Biasanya dihidangkan di atas piring dengan kertas minyak sebagai alasnya. Gunanya, saat makanan tersebut tidak habis saat disantap, bisa segera kita bungkus dengan kertas tersebut dan dibawa pergi atau disimpan untuk dinikmati nanti saat senggang atau merasa lapar lagi.
Kekayaan laut kita yang menyediakan ribuan ton ikan yang berprotein tinggi, ternyata masih banyak yang disia-siakan. Sedihnya, terkadang kekayaan ikan laut kita sering dicuri oleh nelayan dari negara lain karena kita sebagai pemiliknya tidak memahami nilai gizi dan ekonominya yang tinggi.
Potensi kelautan kita dalam produksi perikanannya merupakan peringkat ke-13 di dunia namun menjadi aneh saat disebutkan bahwa tingkat konsumsi ikan masih rendah dan hal ini sungguh memprihatinkan.
Dibandingkan dengan Malaysia, tingkat konsumsi ikan laut pada mereka bisa disebut lebih tinggi daripada warga Indonesia. Ini yang aneh!
Faktor apa yang menyebabkan rendahnya tingkat konsumsi ikan di Indonesia?
Pertama, ketidakpahaman masyarakat Indonesia tentang gizi dan manfaat protein yang ada pada ikan untuk kesehatan yang utamanya pada menguatkan otot jantung dan juga untuk asupan gizi yang dibutuhkan oleh otak dalam meningkatkan kecerdasan.
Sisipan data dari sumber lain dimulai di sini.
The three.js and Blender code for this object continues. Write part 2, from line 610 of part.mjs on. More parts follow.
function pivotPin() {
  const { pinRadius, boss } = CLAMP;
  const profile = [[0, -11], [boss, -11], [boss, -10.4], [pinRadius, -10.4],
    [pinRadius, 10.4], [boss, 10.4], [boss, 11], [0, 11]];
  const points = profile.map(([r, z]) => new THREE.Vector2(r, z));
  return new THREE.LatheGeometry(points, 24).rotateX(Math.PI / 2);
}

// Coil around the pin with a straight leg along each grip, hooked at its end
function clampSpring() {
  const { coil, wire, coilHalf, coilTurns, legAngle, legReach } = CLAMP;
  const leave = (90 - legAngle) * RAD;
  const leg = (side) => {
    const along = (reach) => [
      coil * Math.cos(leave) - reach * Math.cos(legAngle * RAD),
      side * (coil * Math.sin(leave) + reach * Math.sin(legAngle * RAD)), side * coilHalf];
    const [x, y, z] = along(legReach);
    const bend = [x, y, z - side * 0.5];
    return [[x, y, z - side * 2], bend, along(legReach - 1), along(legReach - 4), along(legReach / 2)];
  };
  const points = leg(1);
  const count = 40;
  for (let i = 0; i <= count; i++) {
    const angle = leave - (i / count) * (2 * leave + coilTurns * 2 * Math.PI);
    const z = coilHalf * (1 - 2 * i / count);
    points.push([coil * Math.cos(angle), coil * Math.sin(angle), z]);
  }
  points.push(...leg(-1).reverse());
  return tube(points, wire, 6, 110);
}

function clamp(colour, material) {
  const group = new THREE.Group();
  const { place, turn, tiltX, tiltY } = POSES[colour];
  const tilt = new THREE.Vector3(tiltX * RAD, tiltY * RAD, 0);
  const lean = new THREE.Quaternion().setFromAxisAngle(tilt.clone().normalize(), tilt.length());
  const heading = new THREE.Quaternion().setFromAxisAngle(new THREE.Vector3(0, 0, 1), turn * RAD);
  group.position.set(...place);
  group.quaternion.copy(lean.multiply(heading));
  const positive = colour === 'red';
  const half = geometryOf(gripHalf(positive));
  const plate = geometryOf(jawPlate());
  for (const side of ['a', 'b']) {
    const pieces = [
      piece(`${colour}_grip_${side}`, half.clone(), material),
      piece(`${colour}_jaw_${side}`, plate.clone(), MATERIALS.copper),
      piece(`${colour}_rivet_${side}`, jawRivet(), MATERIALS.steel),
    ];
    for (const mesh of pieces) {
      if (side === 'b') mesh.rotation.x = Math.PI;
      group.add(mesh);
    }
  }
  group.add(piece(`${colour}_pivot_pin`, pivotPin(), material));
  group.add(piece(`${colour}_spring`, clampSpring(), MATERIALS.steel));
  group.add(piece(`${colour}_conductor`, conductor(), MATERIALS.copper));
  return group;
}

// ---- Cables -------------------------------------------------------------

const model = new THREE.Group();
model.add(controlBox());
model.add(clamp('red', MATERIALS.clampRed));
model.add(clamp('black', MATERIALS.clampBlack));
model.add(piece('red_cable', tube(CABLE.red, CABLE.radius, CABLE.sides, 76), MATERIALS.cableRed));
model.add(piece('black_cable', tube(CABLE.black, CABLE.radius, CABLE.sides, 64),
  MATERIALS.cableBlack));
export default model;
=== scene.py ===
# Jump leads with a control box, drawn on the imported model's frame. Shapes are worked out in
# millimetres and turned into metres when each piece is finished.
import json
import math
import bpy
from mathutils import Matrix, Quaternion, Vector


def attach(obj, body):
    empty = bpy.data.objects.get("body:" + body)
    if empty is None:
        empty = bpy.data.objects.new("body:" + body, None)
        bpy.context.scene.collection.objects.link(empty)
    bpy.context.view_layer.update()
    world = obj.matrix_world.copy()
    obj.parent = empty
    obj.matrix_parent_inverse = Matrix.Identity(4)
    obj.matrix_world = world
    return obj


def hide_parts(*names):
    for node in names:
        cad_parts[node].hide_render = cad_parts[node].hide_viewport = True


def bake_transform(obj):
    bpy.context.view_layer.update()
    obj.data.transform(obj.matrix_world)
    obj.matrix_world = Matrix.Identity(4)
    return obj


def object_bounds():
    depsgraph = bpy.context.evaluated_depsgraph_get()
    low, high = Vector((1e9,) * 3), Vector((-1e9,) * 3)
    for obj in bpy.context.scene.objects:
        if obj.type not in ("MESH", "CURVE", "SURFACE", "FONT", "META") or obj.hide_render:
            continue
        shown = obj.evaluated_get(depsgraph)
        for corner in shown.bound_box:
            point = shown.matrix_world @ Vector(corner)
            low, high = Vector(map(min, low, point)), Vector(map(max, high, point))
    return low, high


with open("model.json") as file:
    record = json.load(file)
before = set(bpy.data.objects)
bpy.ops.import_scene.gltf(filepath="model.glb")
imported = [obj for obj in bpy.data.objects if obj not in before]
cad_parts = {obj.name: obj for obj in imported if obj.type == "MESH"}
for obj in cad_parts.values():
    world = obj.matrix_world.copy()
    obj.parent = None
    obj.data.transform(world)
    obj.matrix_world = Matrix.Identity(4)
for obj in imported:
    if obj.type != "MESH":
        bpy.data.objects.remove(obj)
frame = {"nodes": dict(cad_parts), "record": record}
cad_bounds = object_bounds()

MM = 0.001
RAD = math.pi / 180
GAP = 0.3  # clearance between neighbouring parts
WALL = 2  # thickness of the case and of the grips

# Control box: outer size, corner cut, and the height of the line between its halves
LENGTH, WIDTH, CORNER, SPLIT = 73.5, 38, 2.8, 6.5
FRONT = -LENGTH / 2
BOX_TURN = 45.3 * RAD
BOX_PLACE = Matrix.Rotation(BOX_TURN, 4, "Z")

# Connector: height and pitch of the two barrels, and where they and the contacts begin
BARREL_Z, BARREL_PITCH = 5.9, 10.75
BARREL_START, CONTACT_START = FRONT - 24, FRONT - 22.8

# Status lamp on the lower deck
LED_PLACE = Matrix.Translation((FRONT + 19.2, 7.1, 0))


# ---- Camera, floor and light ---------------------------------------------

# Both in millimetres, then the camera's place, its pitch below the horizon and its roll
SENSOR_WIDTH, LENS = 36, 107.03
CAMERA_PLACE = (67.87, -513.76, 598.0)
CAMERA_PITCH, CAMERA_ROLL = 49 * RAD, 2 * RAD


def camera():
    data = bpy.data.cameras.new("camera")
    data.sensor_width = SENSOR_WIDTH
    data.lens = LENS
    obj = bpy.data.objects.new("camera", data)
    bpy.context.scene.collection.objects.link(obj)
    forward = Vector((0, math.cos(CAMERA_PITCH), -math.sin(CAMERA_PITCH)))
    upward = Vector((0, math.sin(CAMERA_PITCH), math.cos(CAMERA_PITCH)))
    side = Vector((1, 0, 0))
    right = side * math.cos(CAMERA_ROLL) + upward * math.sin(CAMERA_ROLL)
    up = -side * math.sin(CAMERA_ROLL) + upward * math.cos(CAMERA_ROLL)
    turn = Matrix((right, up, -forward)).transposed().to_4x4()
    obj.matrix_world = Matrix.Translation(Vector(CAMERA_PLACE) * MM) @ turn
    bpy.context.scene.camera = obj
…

Kedua, rendahnya keterampilan dalam mengolah hasil perikanan untuk diolah menjadi makanan yang menyehatkan. Hal ini dibuktikan dengan adanya berita di Sumatera baru-baru ini tentang kasus pembuangan puluhan ton ikan laut hasil tangkapan nelayan karena tidak laku dijual.
Ketiga, tidak meratanya dan rendahnya layanan distribusi hasil tangkapan ikan laut untuk dipasarkan pada warga kota yang lokasinya jauh dari pesisir pantai sehingga masyarakat di sana tidak mengenal dan terbiasa untuk mengonsumsinya sehari-hari.
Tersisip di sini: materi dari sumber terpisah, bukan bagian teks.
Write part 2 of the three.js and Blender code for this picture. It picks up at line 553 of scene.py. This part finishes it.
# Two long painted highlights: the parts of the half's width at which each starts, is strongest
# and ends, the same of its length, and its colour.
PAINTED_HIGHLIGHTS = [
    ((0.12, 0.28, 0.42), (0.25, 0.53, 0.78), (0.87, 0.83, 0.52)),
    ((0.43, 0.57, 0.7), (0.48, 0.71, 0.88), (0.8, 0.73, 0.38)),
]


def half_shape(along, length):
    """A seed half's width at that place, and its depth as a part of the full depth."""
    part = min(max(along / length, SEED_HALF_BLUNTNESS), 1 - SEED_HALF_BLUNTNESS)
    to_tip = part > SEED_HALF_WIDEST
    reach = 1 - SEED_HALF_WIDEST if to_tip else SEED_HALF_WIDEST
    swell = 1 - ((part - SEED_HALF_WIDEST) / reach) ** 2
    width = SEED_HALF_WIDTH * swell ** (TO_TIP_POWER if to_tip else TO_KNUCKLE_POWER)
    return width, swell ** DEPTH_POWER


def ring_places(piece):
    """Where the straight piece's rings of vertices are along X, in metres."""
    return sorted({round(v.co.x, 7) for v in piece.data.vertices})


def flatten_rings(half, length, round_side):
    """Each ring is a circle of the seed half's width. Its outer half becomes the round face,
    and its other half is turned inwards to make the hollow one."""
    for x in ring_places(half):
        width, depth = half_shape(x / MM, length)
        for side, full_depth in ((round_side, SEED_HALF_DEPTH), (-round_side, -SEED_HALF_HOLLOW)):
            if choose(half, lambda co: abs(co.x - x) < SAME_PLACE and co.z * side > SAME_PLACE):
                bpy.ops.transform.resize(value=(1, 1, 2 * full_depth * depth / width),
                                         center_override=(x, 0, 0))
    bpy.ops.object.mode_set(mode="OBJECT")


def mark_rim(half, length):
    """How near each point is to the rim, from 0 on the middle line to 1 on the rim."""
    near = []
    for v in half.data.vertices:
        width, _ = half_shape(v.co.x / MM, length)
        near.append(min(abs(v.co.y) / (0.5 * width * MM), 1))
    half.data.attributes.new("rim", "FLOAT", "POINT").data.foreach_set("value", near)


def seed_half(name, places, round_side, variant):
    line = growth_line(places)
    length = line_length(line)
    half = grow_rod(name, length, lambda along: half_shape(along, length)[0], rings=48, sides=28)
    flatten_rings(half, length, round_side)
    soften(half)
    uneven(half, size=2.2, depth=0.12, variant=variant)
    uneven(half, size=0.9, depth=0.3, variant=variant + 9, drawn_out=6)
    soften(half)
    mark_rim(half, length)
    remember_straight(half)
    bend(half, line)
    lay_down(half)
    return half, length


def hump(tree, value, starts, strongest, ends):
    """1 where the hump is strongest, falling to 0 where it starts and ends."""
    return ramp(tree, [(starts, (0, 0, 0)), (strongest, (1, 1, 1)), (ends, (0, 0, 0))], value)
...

Keempat, rendahnya teknologi pengolahan dan pengawetan hasil tangkapan ikan untuk diolah secara langsung siap saji ataupun dalam bentuk makanan mentah yang tetap segar sebagai komoditas ekspor dengan menjaga standar kualitas dan kuantitas tentunya.
Kampanyekan gerakan makan ikan laut?
Ibu Susi Pudjiastuti, mantan Menteri Kelautan dan Perikanan Indonesia periode 2014-2019, dari dulu juga sudah mencanangkan gerakan untuk mengkonsumsi ikan laut pada masyarakat Indonesia, namun kita mengetahui sendiri bahwa hasilnya juga tidak menggembirakan.
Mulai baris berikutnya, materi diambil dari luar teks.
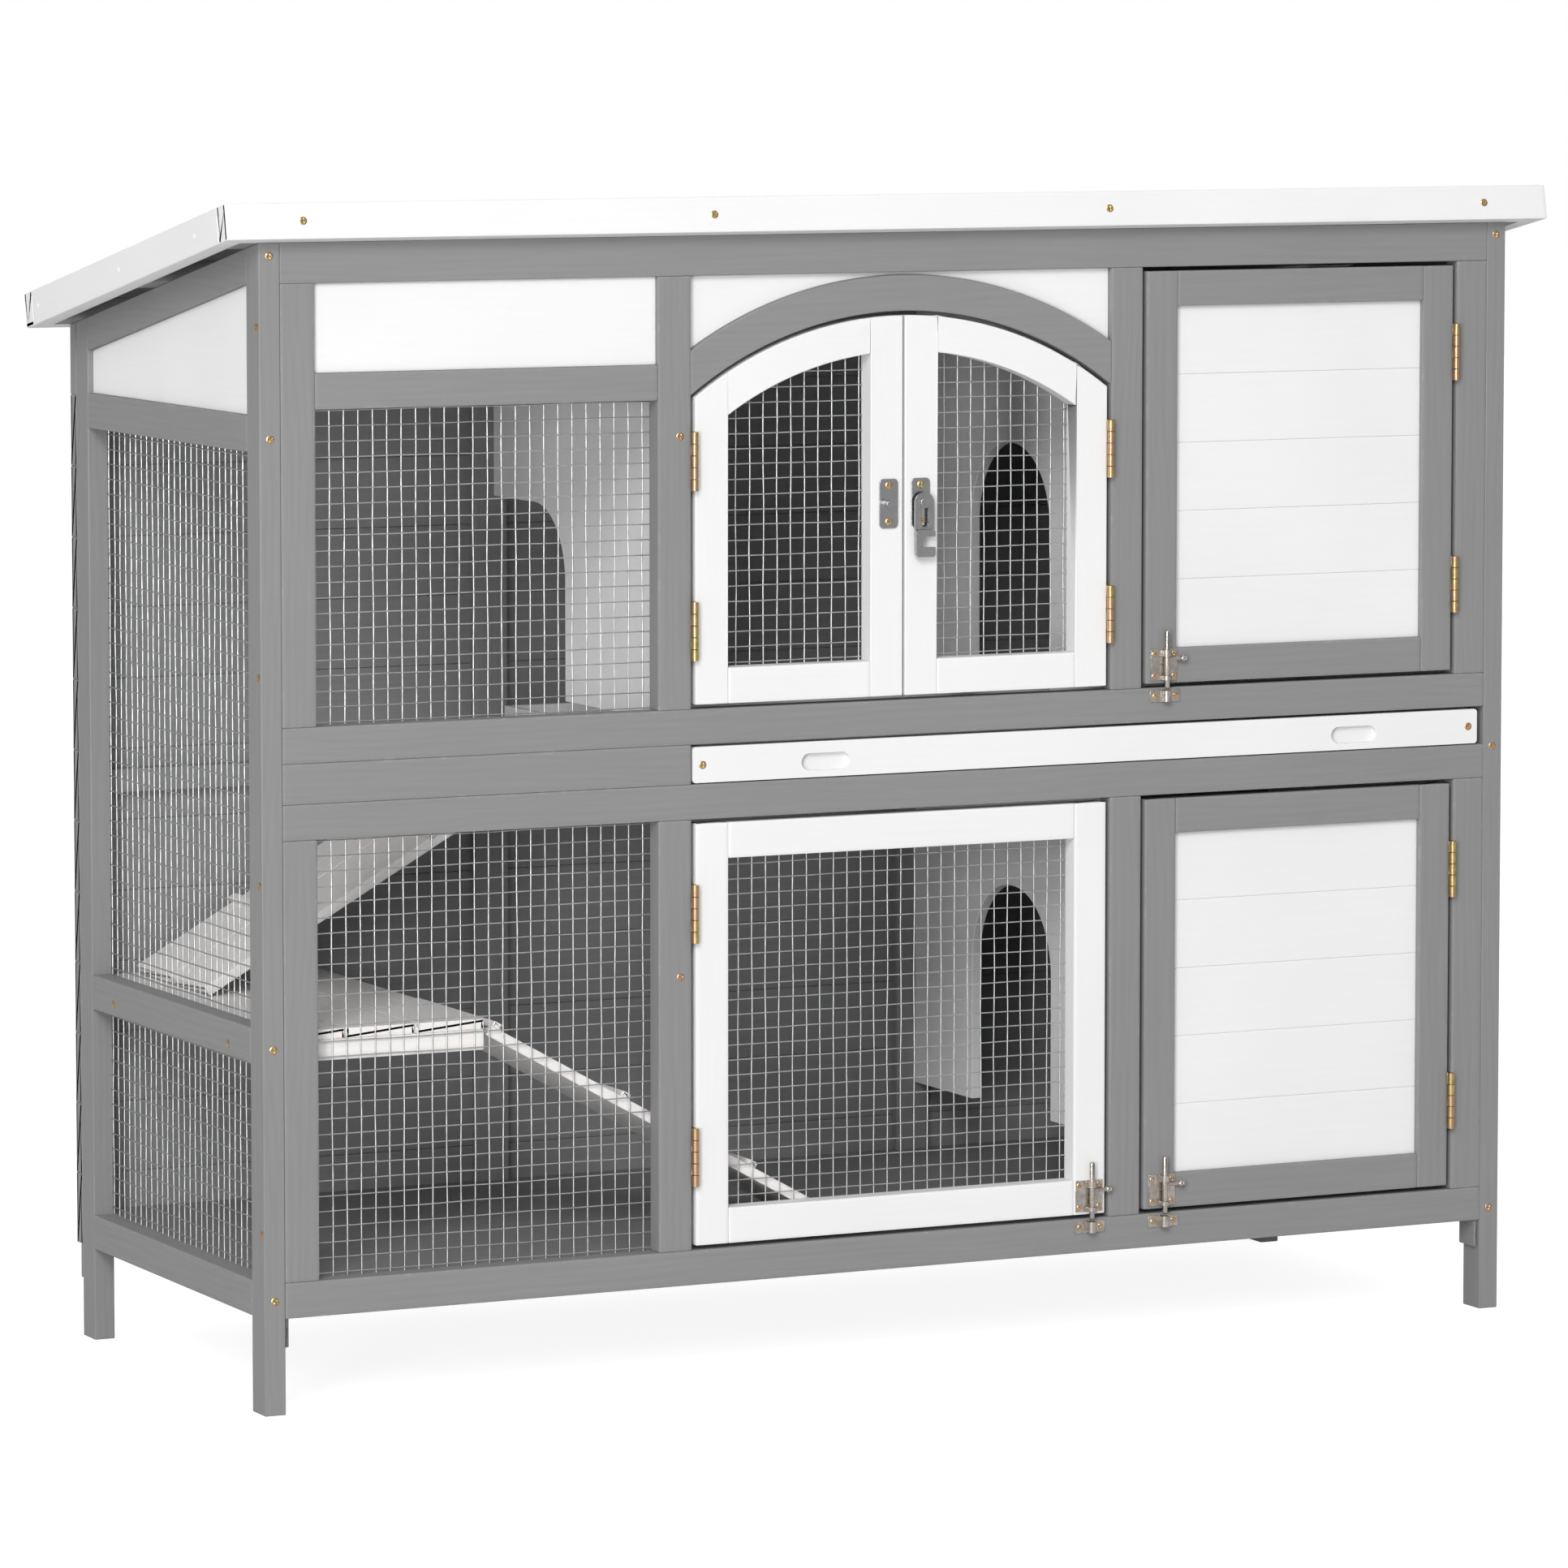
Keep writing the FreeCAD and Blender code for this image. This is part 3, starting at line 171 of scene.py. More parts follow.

Saking gregetannya melihat potensi kekayaan ikan laut kita yang sering dicuri, sampai ada idiom dari beliau untuk menenggelamkan kapal-kapal nelayan asing bila tertangkap basah mencuri ikan di perairan laut Indonesia.
Jadi, tidak ada salahnya untuk memaksimalkan konsumsi ikan laut yang banyak gizi dan proteinnya, meletakkan menu Fish dan Chips dengan segelas susu murni untuk program makan siang gratis bagi anak sekolah adalah solusi yang tepat di masa depan.
Usaha Mikro Kecil dan Menengah (UMKM) yang ada di masyarakat sekitar bergerak di bidang home industry kuliner dan sudah memenuhi syarat, bisa ditunjuk untuk menjadi penyedia atau supplier jasa boga bagi program makan siang gratis untuk anak-anak sekolah di seluruh tanah air.
Baca Juga: Gimbap Ala Chef Zaini, Menu Berbuka Anak Kost yang Hemat dan Sehat
Dampaknya, perekonomian masyarakat mulai dari nelayan, usaha distribusi dan transportasi, jasa boga kuliner masyarakat dan orang tua murid akan mampu menggeliatkan perekonomian masyarakat menengah ke bawah dan akan bisa menjaga stabilitas semua sektor dan kemandirian tingkat hidup masyarakat di setiap daerah.